Ils tiennent leur combat à bout de bras. Ils apprennent à évaluer chaque jour où se situent leurs forces, mais aussi leurs faiblesses. Ils vont subir la pression de ceux et celles chez qui on pourrait déjà sentir un vent de panique et qui voudraient bien voir les choses s'arranger rapidement. Il y a toujours un vertige à se mettre en danger et à maintenir le cap malgré les craintes qui s'installent. Et puis... s'il fallait que les parents s'impatientent.

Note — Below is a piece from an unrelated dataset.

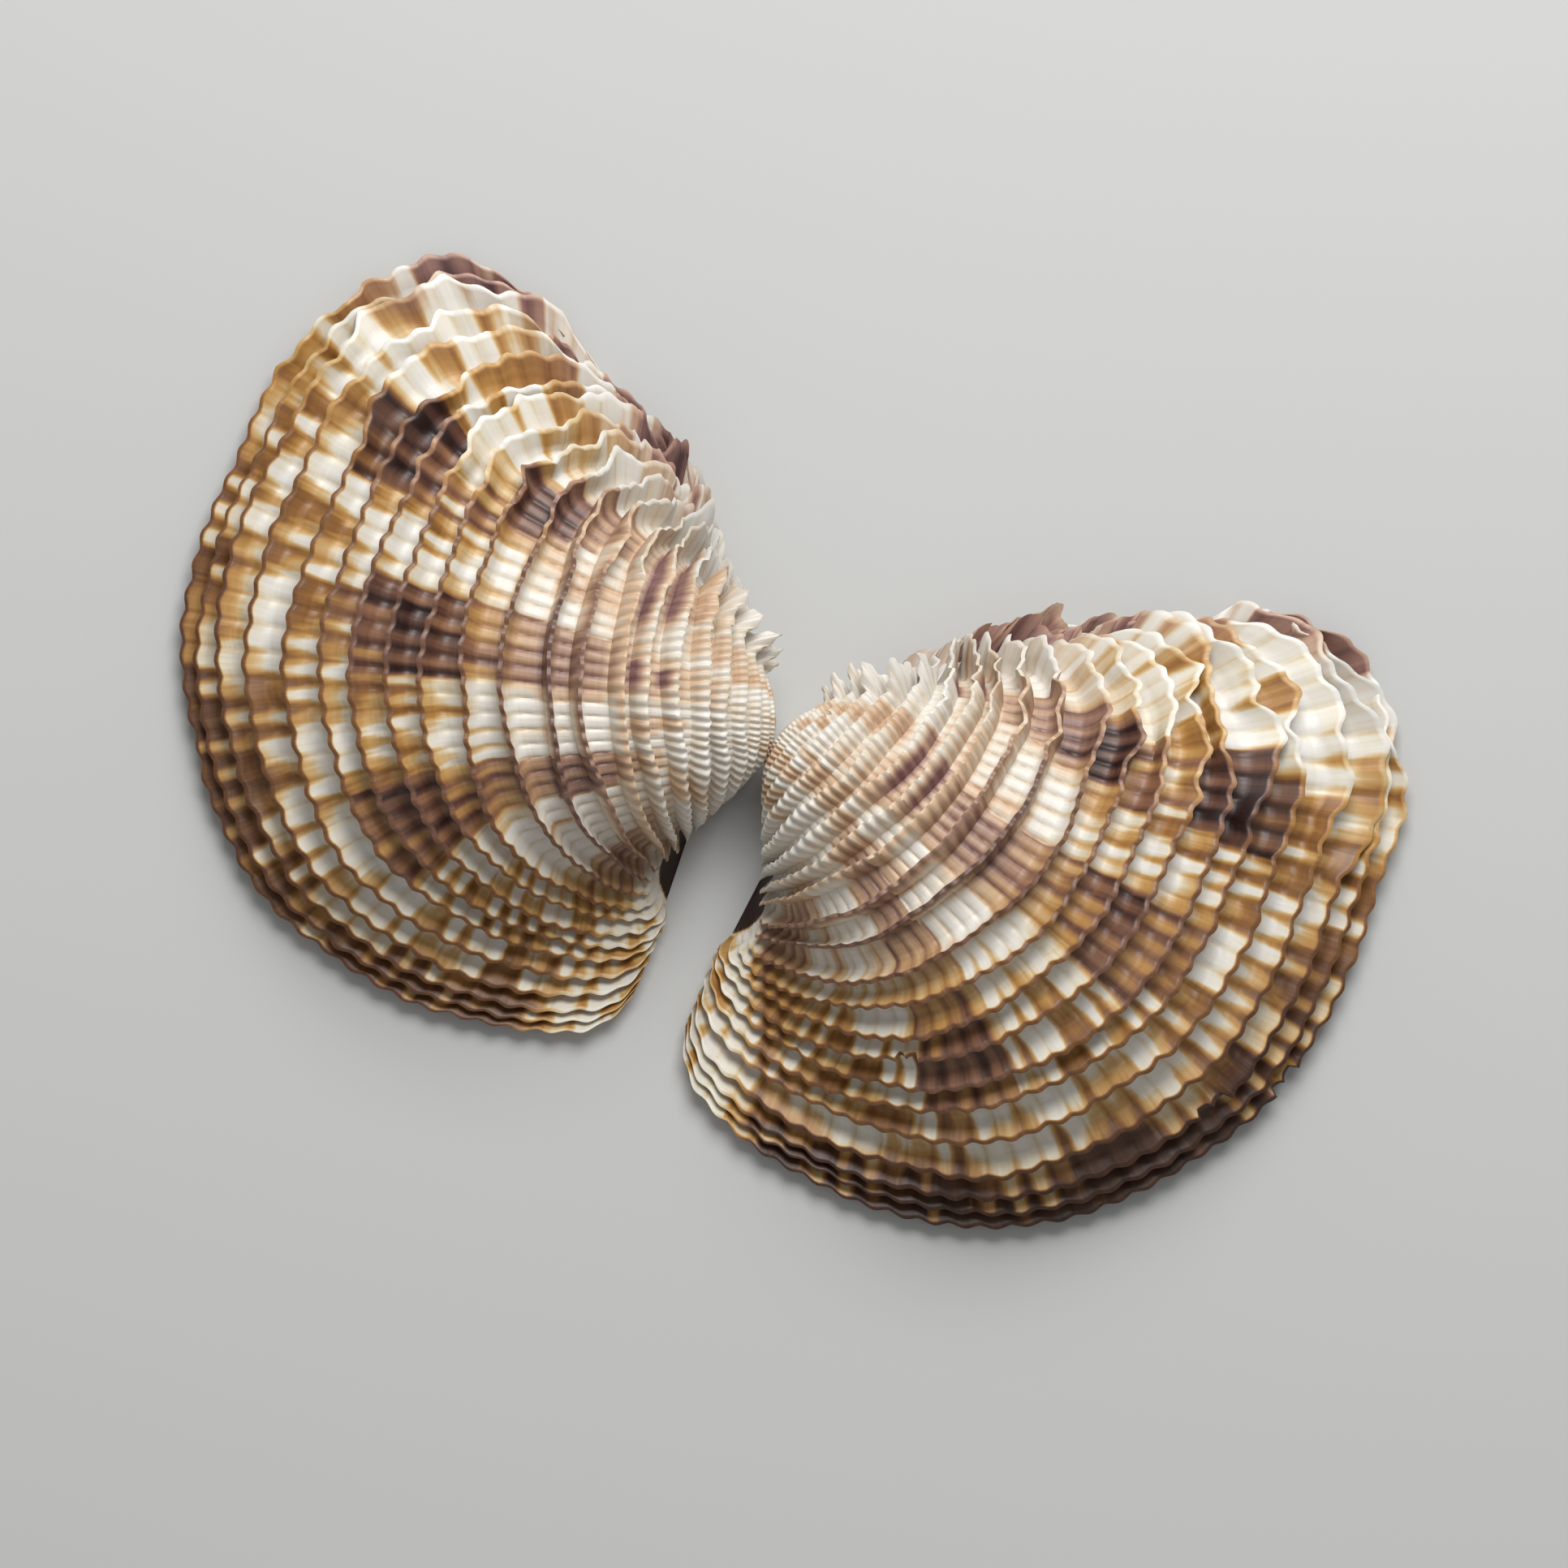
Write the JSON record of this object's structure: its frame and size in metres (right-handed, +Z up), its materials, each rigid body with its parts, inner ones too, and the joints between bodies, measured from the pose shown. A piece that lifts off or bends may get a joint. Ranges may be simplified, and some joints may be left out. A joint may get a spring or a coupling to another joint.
{
  "type": "lamellar venus clam shell",
  "caption": "Lamellar venus clam shell lying open, both domed valves outside up, with frilled concentric lamellae, hollow undersides and flat rims that rest on a surface.",
  "frame": {"origin": "middle of the pair's box, in the plane of the rims that it rests on", "axes": "+Z up out of the outsides of the valves, +X from the right valve to the left valve, +Y towards the siphon ends"},
  "size_m": [0.0774, 0.0608, 0.0143],
  "materials": {
    "shell": "silky natural shell, cream with brown rays and blocks outside, white and glossy inside"
  },
  "bodies": {
    "root": {"right_valve": "shell", "left_valve": "shell"}
  },
  "joints": []
}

Les étudiants ont droit à notre appui parce que leur cause est juste. L'entêtement du gouvernement du Québec devant leurs revendications a quelque chose de choquant quand on voit avec quelle désinvolture les élus ont gaspillé l'argent collectif depuis des années en payant des sommes colossales pour des services mal rendus et en tolérant des comportements dépourvus de la plus élémentaire éthique sans intervenir pour corriger le tir. Nous n'avons même pas commencé à découvrir l'ampleur du désastre, mais nous savons qu'il y a désastre. Ça se voit pratiquement à l'oeil nu et chaque jour nous apporte son lot de nouvelles pas réjouissantes du tout.
Nous avons toujours, selon les dernières nouvelles, trois ordres de gouvernement. Trois qui nous bûchent dessus tous en même temps. Nous sommes écrasés sous la gouvernance qui ne cesse de se multiplier et de s'agrandir. Je n'insisterai pas sur le Québec qui ferme la porte au nez de ses enfants et leur envoie ses policiers en réponse à leurs revendications.
Pendant ce temps, les conservateurs d'Ottawa semblent s'être donnés pour tâche de finir le travail commencé par lord Durham (mais qui était donc lord Durham?) et faire des Québécois un peuple assimilé et soumis. Lord Durham a dû bien rigoler dans sa tombe quand il a appris que des Québécois trouvaient normal de travailler pour des patrons ne parlant que l'anglais même si ça voulait dire qu'eux devaient être bilingues. Soumis comme des moutons, ainsi qu'il les voulait.
Cet étrange printemps, celui de 2012, nous permettra-t-il de retrouver notre raison de lutter? L'espoir porté jusque dans les rues par des jeunes qui crient à l'injustice en ce qui les concerne nous permettra-t-il de retrouver le goût de l'identité qui fait de nous parfois «quelque chose comme un grand peuple»?
Il serait temps. Car la somme de nos batailles perdues devient lourde à porter et notre capacité d'alimenter l'indifférence ambiante ne nous promet pas des lendemains qui chantent. Nous prenons les gifles d'Ottawa les unes après les autres. Nous avons pratiquement usé tous nos moyens de défense. Même les élus du Québec n'arrivent pas à se faire entendre à Ottawa. Il n'y a plus d'abonné au numéro que nous avons composé... La ligne a été coupée.
Pendant ce temps-là, nos enfants sont dans la rue pour défendre leur droit à l'éducation pour tous. C'est le printemps des mots en «ion». Comme dans collusion, corruption, intimidation, et depuis quelques jours: sollicitation et prostitution. Il serait bien de régler l'éducation d'abord. Ça aiderait à éliminer les autres «ion». Autrement, ça pourrait mener à de l'agitation.